Cuando Baní era apenas una aldea, donde todos compartíamos los mismos espacios (iglesia, parque, escuela, campo de beisbol, cine, y hasta los mismos amores), era profunda la admiración por los ríos, los arroyos, las rigolas, el mar, la lluvia, las flores y las plantas. Aquella valoración de la vida nos mantenía unidos a todos. Por eso, nos queríamos tanto.
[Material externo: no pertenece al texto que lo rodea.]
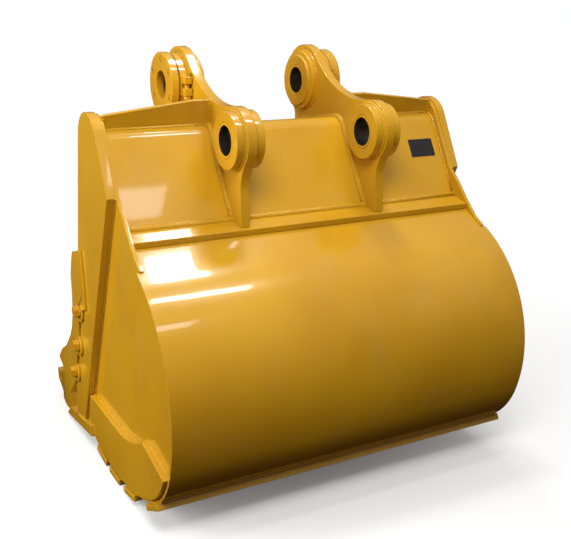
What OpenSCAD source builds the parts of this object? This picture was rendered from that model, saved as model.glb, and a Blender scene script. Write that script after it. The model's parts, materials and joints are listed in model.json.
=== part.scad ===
// Excavator digging bucket for 90 mm pins. X runs across the bucket, +Y to the
// digging side, +Z up. The side profile is set out from the link pin, and the
// whole bucket is then placed with its stick pin at the origin.

/* [Pins and ears] */
// Diameter of both pins, which is the bore of the bushings
pin_d = 90; // [70:1:110]
// Distance between the stick pin and the link pin
pin_spacing = 461; // [420:1:560]
// Angle by which the stick pin lies above the link pin
pin_rise = 17.6; // [14:0.2:21]
// Clear width between the inboard faces of the ears
ear_gap = 390; // [300:2:480]
// Thickness of an ear plate
ear_t = 32; // [25:1:40]
// Length of a boss on the inboard face of an ear
boss_in = 31; // [24:1:40]
// Length of a boss on the outboard face of an ear
boss_out = 29; // [22:1:40]
// Wall of a pin bushing
bush_wall = 9; // [6:1:12]
// Wall of a boss round its bushing
boss_wall = 34; // [28:1:42]
// Rim of the ear plate round the link pin boss
link_rim = 12; // [8:1:20]
// Rim of the ear plate round the stick pin boss
stick_rim = 22; // [16:1:30]
// Radius of the saddle between the two pins
saddle_r = 388; // [330:2:470]
// Width of the ear tail that runs down the torque tube
tail_y = 42; // [34:1:46]

/* [Bowl] */
// Width of the wrapper
bowl_w = 1242; // [1040:2:1500]
// Thickness of the rolled wrapper plate
shell_t = 12; // [10:1:20]
// Thickness of a side plate
side_t = 12; // [10:1:16]
// How far the wrapper stands out past the side plates
overhang = 8; // [4:1:12]
// Flat length of the wrapper below the flange
back_flat = 112; // [92:1:140]
// Radius of the back of the wrapper
back_r = 425; // [350:1:514]
// Radius of the heel of the wrapper
heel_r = 286; // [238:1:345]
// Radius of the floor of the wrapper
floor_r = 894; // [744:2:1074]

/* [Torque tube] */
// Thickness of the torque tube plates
tube_t = 14; // [10:1:16]
// Bend radius of the torque tube
tube_bend = 55; // [40:1:66]
// Width of the flange strip between wrapper and torque tube
flange_w = 110; // [95:1:130]
// Thickness of the flange strip
flange_t = 20; // [14:1:24]

/* [Side bars and cutters] */
// Thickness of a side bar
bar_t = 27; // [20:1:32]
// Radius of the round top of a side bar
bar_top_r = 95; // [84:1:104]
// How far a side cutter stands proud of its side bar
cutter_proud = 8; // [6:1:14]
// Thread size of the side cutter bolts
cutter_bolt_d = 24; // [20:1:27]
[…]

Los sueños eran alcanzables, porque no pasaban de la altura del Cucurucho de Peravia, ni mucho menos del Cerro Gordo. Andamos por allí descalzos, pisando coralillos rosados y abrojos amarillos. No había que pedir permiso para coger mangos ni cajuiles de los conucos ni de los patios, porque todos nos conocíamos y existíamos como hermanos. ¡Era una aldea feliz!
En mi casa, que era la casa de mis abuelitos maternos, había una panadería, “Yolanda”. Tenía una entrada majestuosa, arropada por tres matas enormes de limoncillos (Quenepa), una de guanábana, dos de granadas, una de bija, un parral de uvas y un hermoso jardín con una increíble diversidad de flores y de rosas.
Todos en la familia, amábamos la naturaleza, paralelo a los panes “de agua”con mantequilla de nata que preparaba mi abuelita, una delicia que retumba al evocar, mis recuerdos de mi infancia. Pero no era igual para mi Tía Mirtha (la más pequeña de mis tías) ella, a pesar de aquellos manjares de la panadería, prefería estar horas y horas cuidando las flores y las rosas del jardín.
Tía Mirtha, era una artesana, poeta, una artista de amplia dimensión humana, estudiante ejemplar, atleta, colocadora oficial del legendario equipo de volibol Rosy, pero prefería como compañía a sus plantas, en especial a sus rosas. Por su amor y profundidad espiritual, logró comunicarse, con aquel fascinante mundo de las plantas; conversar con cada una de ellas, captar sus esencias curativas, hasta lograr un espacio mágico. Sabía sus nombres en particular, les hablaba, les hacía chistes y se reía con ellas. A veces, sin saludarlas, les cantaba canciones con ternura.
A las plantas consentidas de tía Mirtha nunca les faltaba agua, cuando una se deterioraba, muchas veces se levantaba de madrugada a ver como estaba. Las acariciaba, le daba ánimo y le hacía cuentos para que se renovaran y se libraran de malas vibraciones. Había un intercambio de energía entre ellas. ¡Las curaba con el cariño y el amor!
Tía Mirtha amaba todo lo que representaba la naturaleza, por eso, además de su amado jardín, le agregó la alegría de sus mascotas a su propio paraíso. Tenía varios perritos, de todos, la más llamativa es alegría. Alegría saluda a cada visitante, sin importar quién pueda ser, salta a su regazo, como sucedió conmigo durante mis visitas. La partida de mi tía Mirtha, llena de tristeza también a sus mascotas.
Pasó el tiempo y su patio, en el Pueblo Abajo, se convirtió en un paraíso, mágico, lleno de energías positivas, lleno de espiritualidad. Era un santuario que nadie quería profanar ni abandonar después de llegar. Las plantas y flores estaban delicadamente colocadas, cuidadas con celo y amor. Los limones, mandarinas, granadas, aguacates, guanábanas, guayabas, carambolas, plátanos, verrón, malagueta y mangos, en agradecimiento, eran extremadamente generosas con Tía Mirtha. Ella recogía permanentemente sus frutas y las repartía a todos sus visitantes, risueña de alegría y de felicidad.
Su mejor entretenimiento era buscar flores poco comunes. Las sobrecuidaba, las mimaba, las mostraba con orgullo y repartía hijitos de las mismas, con sus visitantes, como una manera de compartir sus tesoros. ¡Su generosidad era total!
Por su profunda relación humanizada con las plantas, en especial con las flores y con las rosas, hace tiempo que la soledad pasó de largo por su casa y solo tenía la nostalgia de sus seres queridos, sus ancestros.
Tía Mirtha, mi tía más querida, la que hablaba con las plantas, las flores y las rosas. La de la sonrisa permanente, la de la ternura desbordante; la que me enseñó el amor por la naturaleza, la que me mostró con su ejemplo las esencias de la vida, la que me decía que siempre había que sonreír, decidió ir a sembrar plantas y flores a un paraíso junto a Dios, que no necesitan ni sol ni agua, sino del amor con que ella siempre las cuidó. ¡Hasta luego mi Tía del alma! ¡Siempre te recordare!